Trying to stay warm. I talked to Margot, Joseph Sonka's granddaughter, today. She said she couldn't remember ever being cold here. But, I think the fireplaces worked, back in those days. They would now, if I could find a way to have the chimney repaired. After 118 years, there's just enough of a crack in the mortar, in one place only, that smoke escapes. I need the Chim Chimminy man.
Someone came by to give me an estimate for heat pumps. We'll see how that goes. I wish there were better access to geothermal and solar.
This time it was very good to get back. Last year, the house had stood empty for a few months, to no good end; but this year,someone was here the whole time. His name is Leonard Simecke. He rents the turquoise room.
The turquoise room, as we call it, was Lillian Paris's last bedroom.
Margot and Jacqueline told us that the Sonka family and later the daughters who shared this house rented rooms also. Changes were made as necessary to accomodate soldiers, during WW II, and other residents.
I haven't put up any Christmas decorations, but the native passion vine has bright red balls, and I have a wonderful Santa that my Aunt Martha made. I spent a weekend with her and my cousin David Pippin, her youngest son, in Oklahoma City.
My wonderful friend Danelle told me that the passion vines in the yard were the native kind. Danelle rode a bus from San Antonio to Oklahoma City to accompany me all the way back. For her it was a 24-hour trip. It made my homecoming so much better.
Margot tells me she will go somewhere for Christmas. Danelle and I will go somewhere also. We still don't know where.

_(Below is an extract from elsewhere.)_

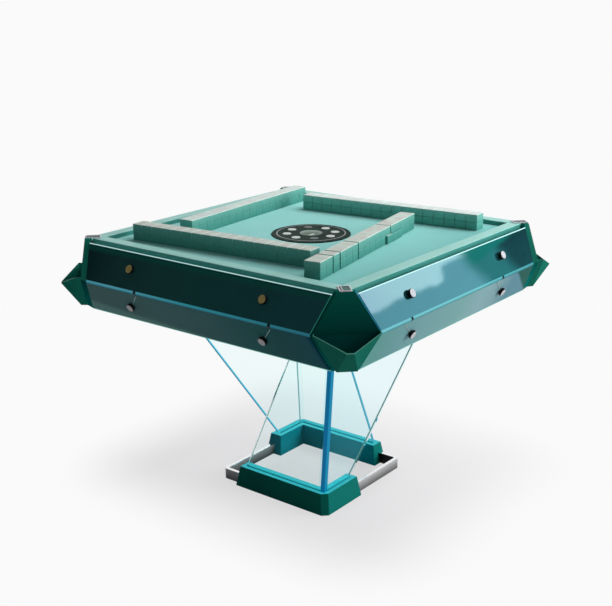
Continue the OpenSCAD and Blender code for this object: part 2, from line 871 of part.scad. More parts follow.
module pocket(k) {
  color("darkgreen")
    corner(k) {
      difference() {
        pocket_box(0, pocket_t);
        pocket_box(pocket_t, over);
      }
      difference() {
        pocket_scoop(0, 0);
        pocket_scoop(pocket_t, over);
      }
    }
}

// Drawers

module drawer_box(k) {
  inner = drawer_half - drawer_wall;
  color("saddlebrown")
    side(k)
      difference() {
        union() {
          difference() {
            translate([-drawer_half, -drawer_front, z_drawer]) cube([2 * drawer_half, drawer_d, drawer_h]);
            translate([-inner, drawer_wall - drawer_front, z_drawer + drawer_floor])
              cube([2 * inner, drawer_d - 2 * drawer_wall, drawer_h]);
          }
          intersection() {
            pane_barrels(foot, belt, lower_knob_up, drawer_front);
            translate([-belt_half, -belt_half, z_drawer]) cube([2 * belt_half, belt_half - drawer_front + soft, drawer_h]);
          }
        }
        screw_bores(foot, belt, lower_knob_up, screw_d / 2 + fit, screw_grip + fit);
      }
}

module drawer_pane(k) {
  color("cadetblue")
    side(k)
      difference() {
        sloped_pane(foot, belt, foot_half - foot_cut - pane_end_gap, belt_half - belt_cut - pane_end_gap,
          0, lower_len);
        screw_bores(foot, belt, lower_knob_up, screw_d / 2 + fit, over);
        translate([-belt_half, -belt_half - over, z_drawer_pane]) cube([2 * belt_half, belt_cut, belt_drop]);
      }
}

module drawer_knobs(k) {
  color("silver") side(k) knob_pair(foot, belt, lower_knob_up);
}

// Console

module console_body() {
  r = console_d / 2;
  color("black")
    difference() {
      rotate_extrude($fn = 96)
        polygon([
          [0, z_column], [console_column_d / 2, z_column], [console_column_d / 2, z_cap], [r, z_cap],
          [r, z_console - soft], [r - soft, z_console], [0, z_console]
        ]);
      for (i = [0:7]) rotate([0, 0, 45 * i])
        translate([button_ring_r, 0, z_console + button_proud - button_l - button_travel - soft])
          cylinder(d = button_d + 2 * run, h = console_cap_t + over);
      translate([0, 0, well_floor]) cylinder(r = well_r, h = console_cap_t + over);
      translate([0, 0, well_floor - die_size]) cylinder(d = die_size + 2 * run, h = die_size + over);
      translate([0, 0, z_console - soft])
        difference() {
          cylinder(d = ring_d + 2 * run, h = over);
          translate([0, 0, -over]) cylinder(d = ring_d - 2 * ring_w - 2 * run, h = 3 * over);
        }
      for (x = [-rod_x, rod_x])
        translate([x, 0, z_column - over]) cylinder(d = rod_d + 2 * run, h = z_rod_top + fit - z_column + over);
    }
}

module console_ring() {
  color("silver")
    translate([0, 0, z_console - soft])
      difference() {
        cylinder(d = ring_d, h = 1.8 * soft);
        translate([0, 0, -over]) cylinder(d = ring_d - 2 * ring_w, h = 3 * over);
      }
}

// Turning plate that throws the dice, on a stub shaft in the console
module dice_plate() {
  color("dimgray")
    translate([0, 0, well_floor + fit]) {
      cylinder(r = well_r - soft, h = drum_t - soft);
      translate([0, 0, fit - die_size]) cylinder(d = die_size, h = die_size - fit);
    }
}

module dice() {
  color("white")
    for (s = [-1, 1])
      rotate([0, 0, 70 * s])
        translate([die_size * 0.8, 0, well_floor + fit + drum_t - soft])
          translate([-die_size / 2, -die_size / 2, 0]) cube(die_size);
}

// Clear crown over the dice, a shell of one arc
module dice_window() {
  flange = window_d / 2 + ring_w / 2;
  crown_r = (window_d * window_d / 4 + window_h * window_h) / (2 * window_h);
  steps = 12;
  reach = asin(window_d / 2 / crown_r);
  arc = [for (i = [0:steps]) reach * (1 - i / steps)];
  z0 = z_console + soft;
  color("lightgray")
    rotate_extrude()
      polygon(concat(
        [[flange, z_console], [flange, z0]],
        [for (a = arc) [crown_r * sin(a), z0 + crown_r * (cos(a) - cos(reach))]],
        [for (i = [steps:-1:0]) [(crown_r - soft) * sin(arc[i]), z0 - soft + crown_r * (cos(arc[i]) - cos(reach))]]
      ));
}

module button(i) {
  color(i == 3 || i == 7 ? "gray" : "whitesmoke")
    rotate([0, 0, 45 * i])
      translate([button_ring_r, 0, z_console + button_proud - button_l])
        rotate_extrude()
          polygon([
            [0, 0], [button_d / 2, 0], [button_d / 2, button_l - soft / 2], [button_d / 2 - soft / 2, button_l],
            [0, button_l]
          ]);
}

// Cross bar hung under the board, with the two rods that guide the console
module lift_bridge() {
  color("silver") {
    translate([-bridge_half, -bridge_w / 2, z_bridge]) cube([2 * bridge_half, bridge_w, bridge_t]);
    mirrored_x()
      translate([bridge_half - bridge_t, -bridge_w / 2, z_bridge])
        cube([bridge_t, bridge_w, z_board - fit - z_bridge]);
    for (x = [-rod_x, rod_x]) translate([x, 0, z_bridge]) cylinder(d = rod_d, h = z_rod_top - z_bridge);
  }
}

// Drum that mixes the tiles: an open bowl with paddles, on the motor's spindle
module mixing_drum() {
  r = drum_d / 2;
  hub = spindle_d + drum_t;
  color("slategray")
    difference() {
      union() {
        translate([0, 0, z_drum])
          rotate_extrude($fn = 96)
            polygon([
              [0, 0], [r - 4 * drum_t, 0], [r, 4 * drum_t], [r, drum_h], [r - drum_t, drum_h],
              [r - drum_t, 5 * drum_t], [r - 5 * drum_t, drum_t], [0, drum_t]
            ]);
        translate([0, 0, z_drum]) cylinder(r = hub, h = drum_h / 3);
        for (a = [0:90:270]) rotate([0, 0, a])
          translate([hub - soft, -drum_t / 2, z_drum + soft]) cube([r * 0.72, drum_t, drum_h / 4]);
      }
      translate([0, 0, z_drum - over]) cylinder(d = spindle_d + 2 * run, h = drum_h);
    }
}

module drum_motor() {
  color("dimgray")
    translate([0, 0, z_floor])
      rotate_extrude()
        polygon([
          [0, 0], [motor_d / 2 + 2 * drum_t, 0], [motor_d / 2 + 2 * drum_t, drum_t], [motor_d / 2, drum_t],
          [motor_d / 2, motor_h - soft], [motor_d / 2 - soft, motor_h], [spindle_d / 2, motor_h],
          [spindle_d / 2, motor_h + drum_h / 3], [0, motor_h + drum_h / 3]
        ]);
}

// Tiles

function break_sum(list, i) = len([for (b = list) if (b <= i) b]) * wall_break;

module tile_wall(k) {
  pitch = tile_w + tile_gap;
  total = wall_stacks * pitch - tile_gap + len(wall_breaks[k][0]) * wall_break;
  color("darkseagreen")
    translate([wall_place_shares[k][0] * field_half, wall_place_shares[k][1] * field_half, z_field])
      rotate([0, 0, wall_turns[k]])
        for (i = [0:wall_stacks - 1], row = [0, 1]) {
          slipped = row == 0 && i >= wall_slips[k][0] && i <= wall_slips[k][1];
          translate([
            i * pitch + break_sum(wall_breaks[k][row], i) - total / 2,
            -tile_l / 2 - (slipped ? tile_slip : 0),
            row * (tile_t + tile_gap / 3)
          ])
            cube([tile_w, tile_l, tile_t]);
        }
}

base_ring();
base_block_front();
base_block_back();
leg_pane_narrow(0);  // leg_pane_front
leg_pane_wide(0);  // leg_pane_right
leg_pane_narrow(2);  // leg_pane_back
leg_pane_wide(2);  // leg_pane_left
leg_corner_bars();
leg_sockets();
floor_plate();
power_inlet();
body_frame();
drawer_runners();
table_board();
playing_mat();
rim_rails();
corner_plates();
apron_pane(0);  // apron_pane_front
apron_pane(1);  // apron_pane_right
apron_pane(2);  // apron_pane_back
apron_pane(3);  // apron_pane_left
apron_caps();
light_strips();
belt_clips();
pocket(0);  // pocket_front
pocket(1);  // pocket_right
pocket(2);  // pocket_back
pocket(3);  // pocket_left
drawer_box(0);  // drawer_box_front
drawer_box(1);  // drawer_box_right
drawer_box(2);  // drawer_box_back
drawer_box(3);  // drawer_box_left
drawer_pane(0);  // drawer_pane_front
drawer_pane(1);  // drawer_pane_right
drawer_pane(2);  // drawer_pane_back
drawer_pane(3);  // drawer_pane_left
drawer_knobs(0);  // drawer_knobs_front
drawer_knobs(1);  // drawer_knobs_right
drawer_knobs(2);  // drawer_knobs_back
drawer_knobs(3);  // drawer_knobs_left
console_body();
console_ring();
dice_plate();
dice_window();
dice();
button(0);  // button_1
button(1);  // button_2
button(2);  // button_3
button(3);  // button_4
button(4);  // button_5
button(5);  // button_6
button(6);  // button_7
button(7);  // button_8
lift_bridge();
mixing_drum();
drum_motor();
tile_wall(0);  // tile_wall_front
tile_wall(1);  // tile_wall_right
tile_wall(2);  // tile_wall_back
tile_wall(3);  // tile_wall_left
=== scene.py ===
"""Looks for the games table: bevelled glass and lacquer, lit edges, tiles and felt, in a pale studio."""

import json
import math

import bmesh
import bpy
from mathutils import Matrix, Vector


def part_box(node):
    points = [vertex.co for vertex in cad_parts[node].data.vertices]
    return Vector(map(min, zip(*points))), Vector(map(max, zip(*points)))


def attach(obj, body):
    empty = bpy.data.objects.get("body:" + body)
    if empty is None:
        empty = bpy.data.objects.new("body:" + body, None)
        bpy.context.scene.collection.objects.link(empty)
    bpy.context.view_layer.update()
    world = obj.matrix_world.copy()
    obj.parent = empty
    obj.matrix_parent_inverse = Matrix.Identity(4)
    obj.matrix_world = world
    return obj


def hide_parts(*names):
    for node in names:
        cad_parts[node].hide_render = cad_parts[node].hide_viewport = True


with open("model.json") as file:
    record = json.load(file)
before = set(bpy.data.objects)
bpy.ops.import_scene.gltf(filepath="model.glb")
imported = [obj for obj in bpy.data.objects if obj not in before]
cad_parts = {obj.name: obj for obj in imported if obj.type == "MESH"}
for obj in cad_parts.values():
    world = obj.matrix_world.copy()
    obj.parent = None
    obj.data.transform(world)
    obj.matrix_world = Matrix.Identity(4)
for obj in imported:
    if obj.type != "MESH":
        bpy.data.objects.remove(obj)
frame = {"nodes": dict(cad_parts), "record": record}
NODES = frame["nodes"]
BODY = {n: b for b, ns in frame["record"]["behaviour"]["bodies"].items() for n in ns}
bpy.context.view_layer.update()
scene = bpy.context.scene

# Directions: a side's own, the way along it, and the side that shares its pair of legs
SIDES = ("front", "right", "back", "left")
OUTWARD = (Vector((0, -1, 0)), Vector((1, 0, 0)), Vector((0, 1, 0)), Vector((-1, 0, 0)))
ACROSS = [OUTWARD[(k + 1) % 4] for k in range(4)]
TOWARD_PAIR = [OUTWARD[k ^ 1] for k in range(4)]
UPRIGHT = Vector((0, 0, 1))
X_WAY = (1, 0, 0)
Y_WAY = (0, 1, 0)
Z_WAY = (0, 0, 1)

# Sides whose glass lies in shade: front and left
SHADED = (0, 3)
# Sides whose legs are in the pair that stands nearer the camera: front and right
NEAR_LEGS = (0, 1)

# Heights and reaches from the frame, in metres
RING_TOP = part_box("base_ring")[1].z
BLOCK_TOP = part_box("base_block_front")[1].z
PLATE_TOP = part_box("corner_plates")[1].z
RIM_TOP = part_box("rim_rails")[1].z
MAT_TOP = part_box("playing_mat")[1].z
TILE_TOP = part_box("tile_wall_front")[1].z
PANE_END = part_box("drawer_pane_front")[1].x
# Middle of the belt, between the lower glass's upper edge and the upper glass's lower edge
BELT_Z = (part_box("drawer_pane_front")[1].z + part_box("apron_pane_front")[0].z) / 2
# Upper end of the pockets' dark inside
INSIDE_TOP = BELT_Z + 0.011


def srgb(r, g, b):
    """8-bit screen colour to the linear colour that nodes use."""
    out = []
    for v in (r, g, b):
        v /= 255
        out.append(v / 12.92 if v <= 0.04045 else ((v + 0.055) / 1.055) ** 2.4)
    return (*out, 1.0)


def tones(*stops):
    """Stops of a ramp, each a place from 0 to 1 and an 8-bit screen colour."""
    return [(place, srgb(*color)) for place, *color in stops]


# Materials

MAT = {}
# Grains of the noise, in waves to a metre
WAVE_GRAIN = 25
GLASS_GRAIN = 40
GLOSS_GRAIN = 60
HAIRLINE_GRAIN = 240
FROST_GRAIN = 300
PEEL_GRAIN = 900
FINE_GRAIN = 1400
FIBRE_GRAIN = 1700
# Most of a noise's values lie in this span
NOISE_SPAN = (0.3, 0.7)
# Share of soft drift in a tone that changes along a way
DRIFT_SHARE = 0.14


def add_node(tree, kind, values=None, **settings):
    """A shader node with its settings and the values of its sockets."""
    n = tree.nodes.new(kind)
    for name, value in settings.items():
        setattr(n, name, value)
    for socket, value in (values or {}).items():
        n.inputs[socket].default_value = value
    return n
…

Today I wrote my Christmas poem for 2011. Here it is:
whatever tomorrow brought,
there to find the poem,
this year’s Christmas poem
we were bid by our mentor
to write, even if we doubted
we had it in us
and so it was
in the bunches of radishes
big and shiny red, polished by
early morning drizzle
on free community garden
where Paul picked arugula,
turnip greens and mustard
for “the women,” as he said,
at Our Lady of Guadalupe,
to clean again and package
for whoever might still know
how to use their goodness
or so he said before saying as well
“I’m sorry, but I’ve been there, and
there aren’t any men helping.
It just so happens that ….”
Viola from another kind of parish
comes for greens for herself and friends
and that these red radishes
bunched to be placed
on open pickup tailgate
for Paul to wash at his place
before taking to Our Lady
are as red as any boughten balls
on any real or artificial tree,
are as red as the roses
springing from brown thorny brush
in Juan Diego’s winter landscape
and sweet, these bouquets
bearing colors of the Mexican flag,
from this free garden
(whose young pecan trees died in drought) on soil once
tierra mexicana
and sweet beyond conceit or metaphor,
for Our Lady, these less than two weeks
before Christmas
December 12, 2011, Seguin TX
Now, should I try to imagine stockings on the fireplace here in the office? (This is a picture I found on one of Tony's discs. How I wish he were here for me to fuss at, tell him to straighten the room before he took the photo. Oh, my. I hope he knows how much this room remembers him.)